Off to a great start, I definitely needed to flesh out my README. The template you linked was invaluable, an immediate bookmark.

Generally, it’s hard to overstate how important it is to keep a README organized. When I’m looking through repositories for something to use or to solve a problem, a clean but thorough README is a really big indicator of project health and ease of use.


#3

This was great! I went over the README from the app I work on a daily basis and figured out many of the key elements you mentioned were missing.

This will certainly speed up onboarding for new developers joining me, since so far I was going through every single detail with them (CI/CD, credentials, security scanners, etc).


#4

Overhauled my readme and start using Github issues to track bugs instead of listing them with checkboxes in the Readme.

Good start for me


#5

Getting philosophy to be stated in my Github repo is a new thing to me, and I’ve improved my README by putting a TOC in it too. Did it by Markdown Preview and MarkdownTOC plugins in Sublime Text 3.


#6

Hi.I am just rookie.Can anyone tell me what kind of application to develop. Whether it can be our own solution to a problem or exercises will be provided specifically by Leader


#7

This should be some of your codebase. Aim is to improve code quality of that codebase, so it make sense to pick something you care about.


#8

Couldn’t write much (just lack of knowledge of the project), but got basic setup instructions written down. Project had default template from Rails, so it was easy to improve it.


#9

Great first exercise. My Trufflepiggy code base is seperated into many different project bundles but for the 20minutes I redid the readme for my Trufflepiggy - Context Search WebExtension.

Usually when I start a new project bundle I use the readme as a kind of brainstorming document but once the project is on its way all ideas are seperated into tickets and issues so the readme usually collects dust and doesn’t get updated anymore…

Total time used(excluding this follow up post): 23minutes.


#10

I started with the app I’m working on (big refactoring branch).
The inherited readme was very light.
I copy/paste the one you mentioned and started filling it.
I took more than 20 minutes but now anybody can jump right in.
I will apply it to all the repos I manage.
A great starting point.
Thank you Ben. I can’t wait for the next challenge.
cya


#11

I added deployment documentation on an Elixir Repo I’m working on.
The process is a bit complicated at this moment, it was necessary to add some documentation about it.


#12

Most of the points were already taken care of. I took the chance to add a Contributing section with links to existing resources, added a Code of Conduct and mentioned the license in the readme.


#13

Looking in my repositories, I realised one of my new repositories didn’t have a README yet. Now it does!


#14

All of my repos need great READMEs. But one of them now does have! Saving your advice for others. Thank you Ben for teaching to pay attention to the details. It’s very important to make a great product!


#15

Updated the readme of my current project and now it will be easier for anyone to start work on it. Thanks for the challenge.


#16

Really interesting to spend 20 minutes on a README; I quickly found how much information was missing from mine. At least one of them is in a much better state! CQC is helping already, thank you!


#17

Good assignment, updated the readme of current project since it had some stale info.

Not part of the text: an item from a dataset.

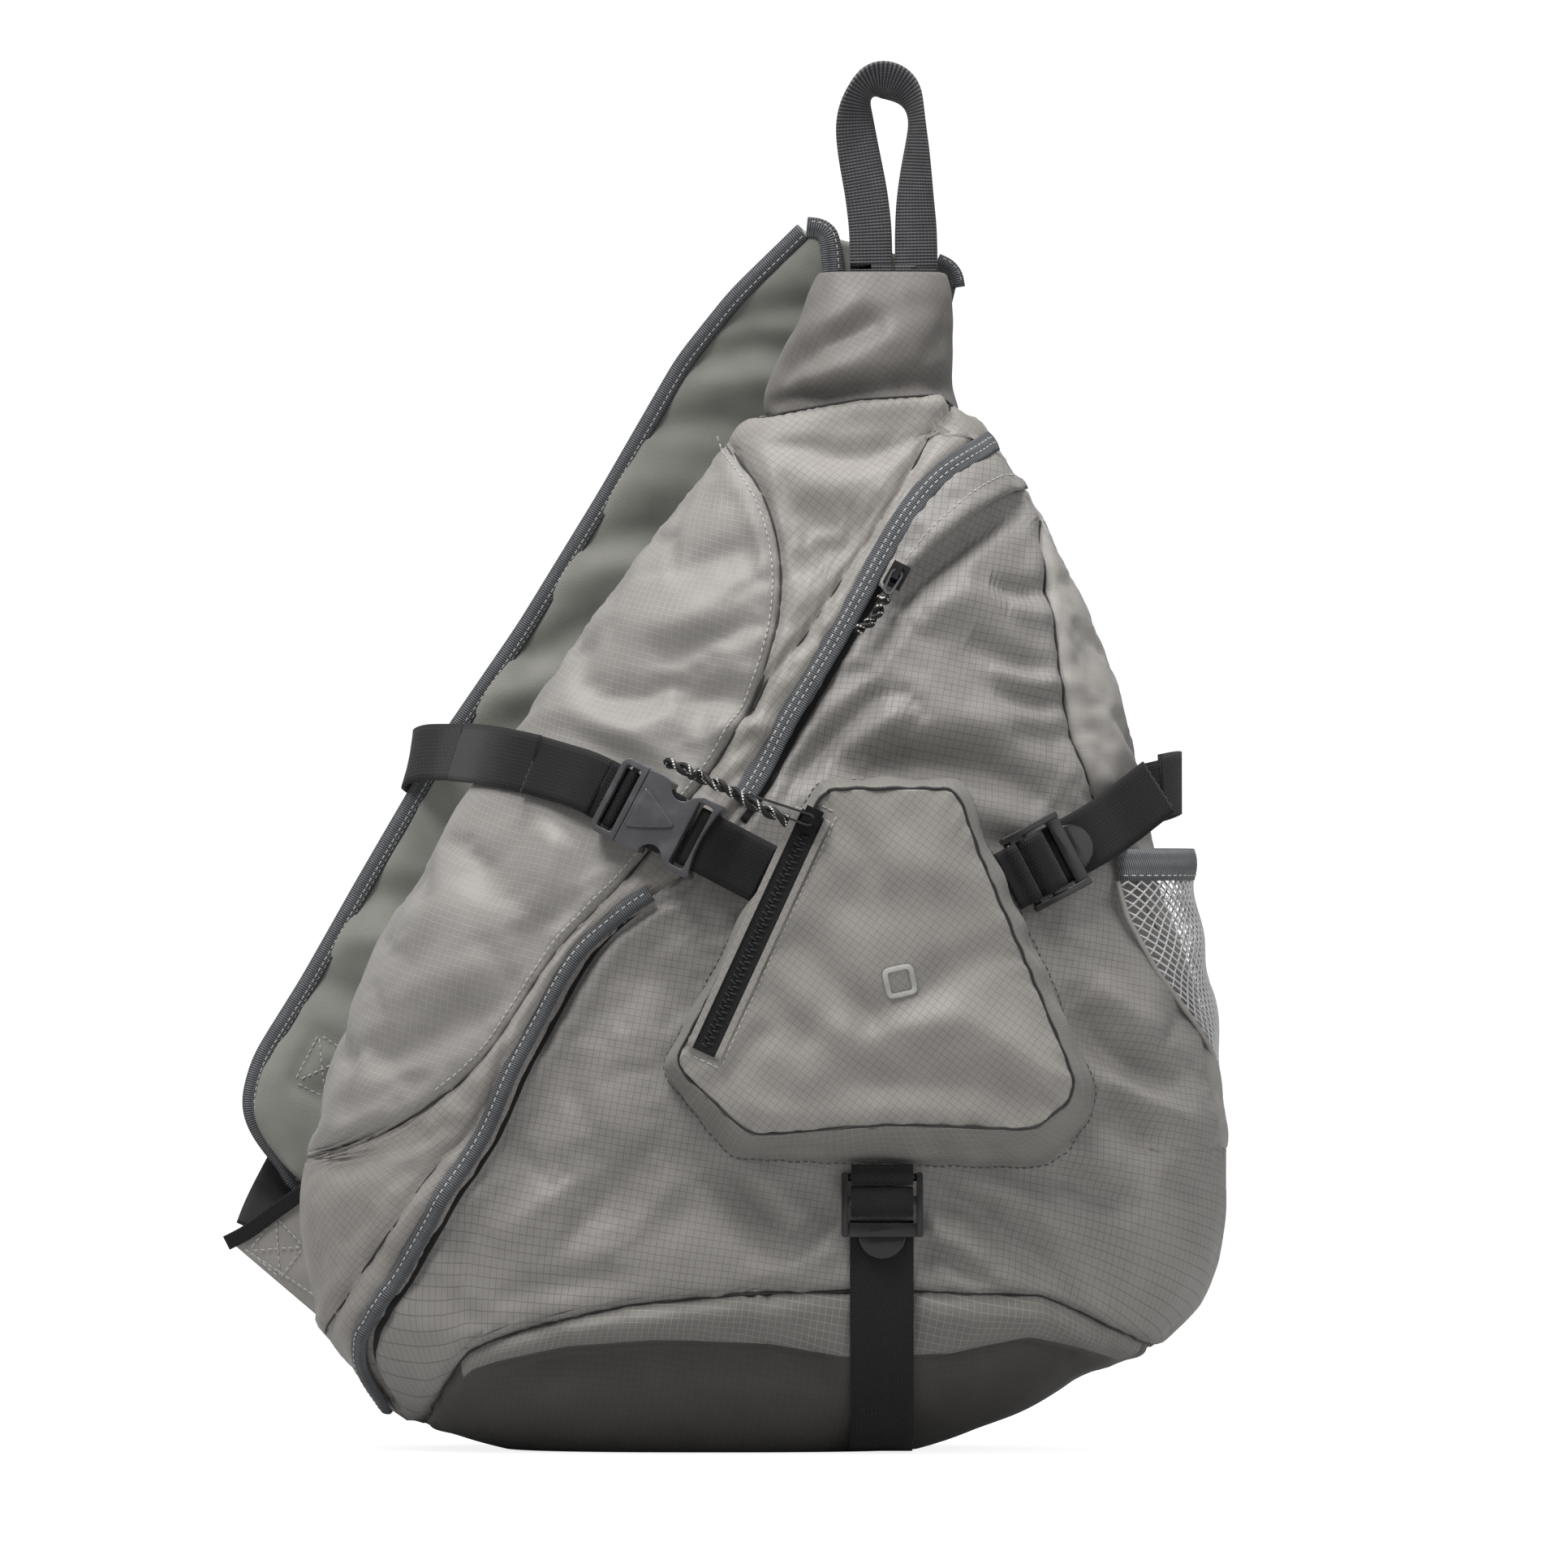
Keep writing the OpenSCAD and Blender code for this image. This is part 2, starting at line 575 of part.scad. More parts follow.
// Webbing over the middle bar, as a thick line in the lock's side view
module lock_webbing() {
    half = webbing_w / 2 - 0.4;
    rotate([90, 0, 0]) linear_extrude(2 * half, center = true) polygon([
        [15.6, -3.6], [15.6, -2.2], [14.6, 1.4], [11.9, 3.6], [6.4, 3.6], [4.6, 2], [3.9, -2.6],
        [5.2, -2.6], [6, 1.4], [7, 2.2], [11.3, 2.2], [13.3, 0.6], [14.2, -2.4], [14.2, -3.6]
    ]);
}
module anchor_webbing(length) {
    ring = bar_r + loop_gap + webbing_t;
    half = webbing_w / 2 - 0.4;
    rotate([90, 0, 0]) linear_extrude(2 * half, center = true) difference() {
        union() {
            circle(r = ring);
            translate([-length, -webbing_t]) square([length, 2 * webbing_t]);
        }
        circle(r = bar_r + loop_gap);
    }
}
lock_lift = 5.6;
RIGHT_LOCK = [116, 228];
right_lock_turn = 27;
right_lock_yaw = 14;
right_lock_pitch = -6;
right_lock_at = on_front(RIGHT_LOCK[0], RIGHT_LOCK[1], lock_lift);
module at_right_lock() {
    facing(right_lock_at, right_lock_turn, right_lock_yaw, right_lock_pitch) children();
}
function right_lock_point(x, height) =
    facing_point(right_lock_at, right_lock_turn, right_lock_yaw, right_lock_pitch, x, height);
module right_ladder_lock() {
    color(black) at_right_lock() ladder_lock();
}
module right_lock_webbing() {
    color(charcoal) at_right_lock() lock_webbing();
}
module right_anchor_webbing() {
    color(charcoal) at_right_lock() anchor_webbing(7);
}
BOTTOM_LOCK = [strap_x, 110];
module at_bottom_lock() {
    facing(on_front(BOTTOM_LOCK[0], BOTTOM_LOCK[1], lock_lift), 270, 0, 0) children();
}
module bottom_ladder_lock() {
    color(black) at_bottom_lock() ladder_lock();
}
module bottom_lock_webbing() {
    color(charcoal) at_bottom_lock() lock_webbing();
}
module bottom_anchor_webbing() {
    color(charcoal) at_bottom_lock() anchor_webbing(5);
}
module at_strap_lock() {
    translate(STRAP_LOCK_AT) rotate([-90, 0, 0]) rotate([0, 0, strap_lock_turn]) children();
}
module strap_ladder_lock() {
    color(black) at_strap_lock() ladder_lock();
}
module strap_lock_webbing() {
    color(charcoal) at_strap_lock() lock_webbing();
}
module strap_anchor_webbing() {
    color(charcoal) at_strap_lock() anchor_webbing(20);
}

// ---- Side-release buckle ----

BUCKLE = [-24, 249];
buckle_turn = 153;
buckle_yaw = -12;
buckle_pitch = -6;
buckle_lift = 4.2;
buckle_at = on_front(BUCKLE[0], BUCKLE[1], buckle_lift);
mouth_x = 11;
tail_x = -22.5;
module at_buckle() {
    facing(buckle_at, buckle_turn, buckle_yaw, buckle_pitch) children();
}
function buckle_point(x, height) =
    facing_point(buckle_at, buckle_turn, buckle_yaw, buckle_pitch, x, height);
module buckle_female() {
    half = buckle_w / 2;
    color(black) at_buckle() difference() {
        linear_extrude(buckle_t) difference() {
            polygon([
                [mouth_x, -half], [mouth_x, half], [3, half - 0.4], [-6, half - 1.4],
                [-12, half], [tail_x, half], [tail_x, -half], [-12, -half],
                [-6, 1.4 - half], [3, 0.4 - half]
            ]);
            translate([tail_x - 39, 0]) circle(r = 40);
        }
        slab([-10.5, -12.8, 2], [mouth_x + 1, 12.8, buckle_t - 2]);
        for (side = [-1, 1])
            translate([-4, side * (half + 0.5), -1]) cylinder(r = 4.8, h = buckle_t + 2);
        slab([-19, -inner_half, -1], [-12.6, inner_half, buckle_t + 1]);
        slab([tail_x - 1, -inner_half, 5.6], [-18, inner_half, buckle_t + 1]);
        slab([tail_x - 1, -inner_half, -1], [-18, inner_half, 2.2]);
    }
}
module prong(side) {
    translate([0, 0, 3]) linear_extrude(buckle_t - 6) polygon([
        [mouth_x + 0.1, side * 8.6], [mouth_x + 0.1, side * 11.4], [1, side * 11.8],
        [-1, side * 12.5], [-6, side * 12.5], [-9.6, side * 9.4], [-8, side * 7.8],
        [-2, side * 9.2]
    ]);
}
module buckle_male() {
    half = buckle_w / 2;
    color(black) at_buckle() {
        difference() {
            translate([mouth_x + 0.4, -half, 1]) cube([11.4, buckle_w, buckle_t - 2]);
            slab([mouth_x + 3, -inner_half, 0], [mouth_x + 9.6, inner_half, buckle_t]);
        }
        slab([mouth_x + 5, -inner_half - 0.5, 3.4], [mouth_x + 7.6, inner_half + 0.5, 6]);
        slab([-7, -2, 3], [mouth_x + 0.6, 2, buckle_t - 3]);
    }
}
module prong_upper() {
    color(black) at_buckle() prong(-1);
}
module prong_lower() {
    color(black) at_buckle() prong(1);
}
// Loops in the side view: along the buckle and up from its underside
module side_loop(outline) {
    rotate([90, 0, 0]) linear_extrude(webbing_w - 0.8, center = true) polygon(outline);
}
module female_webbing() {
    color(charcoal) at_buckle() side_loop([
        [-34, 1.4], [-24, 0.2], [-14.6, 0.2], [-13.4, 1.4], [-13.4, 5.6], [-15, 7.4],
        [-24, 7.4], [-34, 4.4], [-34, 3], [-24.4, 6], [-15.8, 6], [-14.8, 5],
        [-14.8, 1.9], [-15.2, 1.6], [-24, 1.6], [-34, 2.8]
    ]);
}
module male_webbing() {
    color(charcoal) at_buckle() side_loop([
        [27, 0.9], [20.6, 0.9], [19.8, 1.6], [19.8, 6.4], [18.6, 7.6], [16, 7.6], [14.8, 6.4],
        [14.8, 2], [15.6, 2], [15.6, 6], [16.4, 6.5], [18, 6.5], [18.8, 6], [18.8, 0.6],
        [20, -0.4], [27, -0.4]
    ]);
}

// ---- Compression strap ----

UP = [0, 0.1, 1];
module buckle_strap() {
    color(charcoal) fixed_ribbon(
        [buckle_point(27.8, 0.3), buckle_point(35, 0.1), [-64, -49, 268.5], [-76, -41.5, 272]],
        [0.42, 0.1, 0.9], webbing_w - 1
    );
}
module strap_crossing() {
    color(charcoal) fixed_ribbon(
        [[-77, -41, 272.5], [-87, -31, 274.5], [-96, -14, 276], [-101, 8, 276.5], [-106, 39, 277]],
        [0.3, 0, 1], webbing_w - 1
    );
}
module rear_strap() {
    color(charcoal) fixed_ribbon(
        [[-97, 96, 262], [-50, 94, 256], [0, 93, 252], [50, 91, 250], [90, 85, 251],
         [130, 73, 254], [160, 58, 258], [178, 38, 262], [183, 15, 265], [180, -10, 265],
         [173, -24, 263.5]],
        UP, webbing_w
    );
}
module strap_wrap() {
    color(charcoal) fixed_ribbon(
        [[-107, 40, 277], [-114, 60, 277], [-123, 74, 277], [-129, 84, 274], [-123, 92, 270],
         [-111, 95, 266.5], [-101, 96, 263.5]],
        [0.2, 0, 1], webbing_w - 3
    );
}
module right_strap() {
    color(charcoal) fixed_ribbon(
        [right_lock_point(16, -3), right_lock_point(24, -3.2), right_lock_point(34, -4),
         [157, -38, 251.5], [164, -33, 257], [171, -26.5, 262]],
        [-0.463, -0.02, 0.886], webbing_w - 1
    );
}
module bottom_strap() {
    under = channel_d - webbing_t / 2 - 0.4;
    color(charcoal) fixed_ribbon(concat(
        [for (z = [93, 84, 76, 66, 54, 42]) on_front(strap_x, z, 2.2)],
        [on_front(strap_x, 30, 3), on_front(strap_x, 20, 4), on_front(strap_x, 12, 5)],
        [[strap_x, -46, 5.5], [strap_x, -38, 2.2]],
        [for (y = [-30, 0, 30]) [strap_x, y, under]]
    ), [1, 0, 0], webbing_w);
}

base_panel();
front_panel();
side_panel();
moon_panel();
right_gusset();
back_panel();
back_foam();
head_panel();
main_zip_tape();
storm_flap();
upper_binding();
lower_binding();
main_zip_slider();
main_pull_wire();
main_pull_cord();
front_pocket_gusset();
front_pocket_face();
front_zip_tape();
front_zip_chain();
front_zip_slider();
front_pull_wire();
front_pull_cord();
front_pull_knot();
embroidered_patch();
mesh_pocket();
mesh_pocket_trim();
grab_handle();
handle_anchor();
strap_lining();
strap_foam();
strap_cover();
strap_binding();
strap_wing();
strap_webbing();
strap_ladder_lock();
strap_lock_webbing();
strap_anchor_webbing();
buckle_female();
buckle_male();
prong_upper();
prong_lower();
female_webbing();
male_webbing();
buckle_strap();
strap_crossing();
strap_wrap();
rear_strap();
right_strap();
right_ladder_lock();
right_lock_webbing();
right_anchor_webbing();
bottom_strap();
bottom_ladder_lock();
bottom_lock_webbing();
bottom_anchor_webbing();
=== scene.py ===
"""The looks of the sling bag: cloth, webbing, buckles, zips, camera and lights.

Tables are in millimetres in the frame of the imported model, with +Z up and the front
towards -Y. Meshes are made in metres.
"""

import math

import bmesh
import bpy
import numpy as np
from mathutils import Matrix, Vector, noise


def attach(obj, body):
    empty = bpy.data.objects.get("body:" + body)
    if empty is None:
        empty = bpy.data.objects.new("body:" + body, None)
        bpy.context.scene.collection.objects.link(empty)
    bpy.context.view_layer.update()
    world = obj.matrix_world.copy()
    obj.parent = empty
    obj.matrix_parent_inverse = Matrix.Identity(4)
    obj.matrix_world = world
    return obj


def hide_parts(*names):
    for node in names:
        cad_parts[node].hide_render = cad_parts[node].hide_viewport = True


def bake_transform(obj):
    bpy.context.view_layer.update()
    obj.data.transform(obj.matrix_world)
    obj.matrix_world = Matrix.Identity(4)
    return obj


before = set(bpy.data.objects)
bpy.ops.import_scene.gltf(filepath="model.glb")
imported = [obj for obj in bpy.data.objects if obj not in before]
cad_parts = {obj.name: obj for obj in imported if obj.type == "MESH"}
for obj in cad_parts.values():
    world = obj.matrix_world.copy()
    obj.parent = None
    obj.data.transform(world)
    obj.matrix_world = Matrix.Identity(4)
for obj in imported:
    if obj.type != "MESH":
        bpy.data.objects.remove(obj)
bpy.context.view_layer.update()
MM = 0.001
FORWARD = (0.0, -1.0, 0.0)


# ---- Tables shared with the model, in millimetres ----

FRONT_FULLNESS = 2.6
BACK_FULLNESS = 4.0
# The widest place of a section, as a share of its depth from the back
BACK_SHARE = 0.45
# The angles where the back panel starts and ends
BACK_LEFT = 205
BACK_RIGHT = 335
SHELL = [
    [0, -88, 78, -34, 55], [4, -104, 92, -43, 57], [14, -130, 114, -53, 57],
    [26, -143, 141, -61, 57], [43, -156, 176, -68, 57], [60, -163, 190, -71, 57],
    [92, -167, 197, -74, 57], [130, -161, 197, -74, 57], [157, -154, 193, -73, 57],
    [180, -146, 185, -71, 57], [211, -131, 176, -68, 57], [243, -112, 168, -64, 57],
    [276, -90, 163, -57, 57], [305, -69, 156, -49, 57], [337, -48, 142, -39, 56],
    [366, -25, 127, -29, 54], [381, -14, 120, -23, 52], [397, 0, 110, -16, 50],
    [411, 12, 97, -10, 47],
]
HEAD = [
    [402, 18, 92, -6, 42], [412, 16, 94, -7, 44], [418, 15, 91, -10, 46],
    [426, 18, 90, -11, 46], [434, 22, 91, -9, 45], [448, 29, 92, -4, 44],
    [460, 33, 91, 2, 42], [467, 36, 89, 7, 39],
]
ZIP_LINE = [
    [0, -128], [14, -128], [27, -140], [43, -146], [63, -133], [95, -114], [127, -94],
    [157, -81], [182, -68], [202, -56], [219, -33], [228, -15], [264, 12], [286, 22],
    [321, 44], [350, 60], [363, 67], [386, 83], [400, 107], [411, 118],
]
MOON_SEAM = [
    [119, -158], [123, -146], [134, -121], [146, -105], [158, -91], [173, -82],
    [200, -64], [225, -40], [250, -20], [271, -4], [292, 9], [305, 15], [324, 21],
    [344, 23], [357, 22], [374, 18], [389, 10], [399, -1], [411, -1],
]
GUSSET_SEAM = [
    [119, 197], [157, 191], [189, 182], [211, 170], [237, 160], [261, 148], [276, 140],
    [308, 134], [331, 131], [350, 128], [366, 125], [411, 125],
]
STRAP = [
    [31, 486, 91, 470, 46], [4, 460, 82, 432, 54], [-17, 434, 64, 396, 63],
    [-49, 379, 23, 339, 74], [-81, 327, -12, 288, 80], [-114, 279, -46, 238, 82],
    [-146, 224, -78, 186, 82], [-168, 185, -100, 148, 82], [-188, 153, -120, 116, 82],
    [-193, 134, -134, 100, 82], [-187, 119, -152, 96, 82], [-178, 111, -166, 100, 82],
]
POCKET_FOOT = [
    [38, 264], [93, 265], [104, 237], [124, 192], [144, 147], [145, 136], [125, 115],
    [65, 117], [4, 119], [-23, 153], [8, 209],
]
POCKET_FACE = [
    [40, 262], [91, 262], [100, 236], [119, 192], [137, 149], [137, 142], [122, 129],
    [65, 131], [10, 127], [-19, 155], [10, 209],
]
# Where the front and side panels meet the base, and where the shell meets the head
ARCH = [
    [-167, 8], [-156, 9], [-138, 14], [-124, 21], [-112, 30], [-101, 40], [-88, 46], [-62, 54],
    [-36, 60], [2, 64], [54, 65], [109, 63], [141, 50], [162, 42], [180, 38], [197, 38],
]
# The fold where the base turns under, as [x, height]
BASE_FOLD = [
    [-167, 5], [-124, 17], [-112, 26], [-101, 34], [-88, 38], [-62, 43], [-28, 46], [16, 44],
    [48, 39], [89, 40], [112, 47], [138, 42], [162, 36], [197, 32],
]
# The seams beside the zip, each place its height and distance from the middle
LOW_SEAM = [
    [49, -156.6], [54, -154.7], [75.6, -140.8], [92.4, -128], [102.3, -122], [118, -110.2],
    [126, -101.3], [142, -92], [157.6, -85.5],
]
STRIP_SEAM = [
    [293, 11], [305, 16.5], [322, 31.6], [347, 47.6], [362, 58.5], [369, 62], [377, 68],
    [388, 74], [403, 82], [411, 90],
]
SHELL_LOW = 40
SHELL_HIGH = 411
SEAM_LOW = 119
LIP = [[-10, 409], [12, 410], [54, 417], [86, 419], [97, 411], [120, 409]]
WEBBING_W = 25.0
WEBBING_T = 1.4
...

We have a template that I created some time ago that we are using for most projects at the company I work for. We have a lot of projects with various technologies, so this template is created with that in mind and it’s not a good fit for everyone. But here is a slightly cleaned up version of our template if anyone else finds it useful:


#18

Our READMEs had ancient information in it. Twenty minutes later, @danigirl329 and I have updated them and had some great discussion about what prerequisites are needed to start up our apps. Even better, a little bit of nostalgia on how far we have come.


#19

I was pleasantly surprised that the README I chose to update wasn’t in as bad shape as I had feared! Still, it was useful to correct some of the rake task descriptions and the description of the data model, which I have changed but hadn’t documented.


#20

My hope is that you will do the exercises on an existing codebase. I don’t provide one.

If you don’t have any, you might not be ready for this course. But you can join a later cohort :slight_smile:.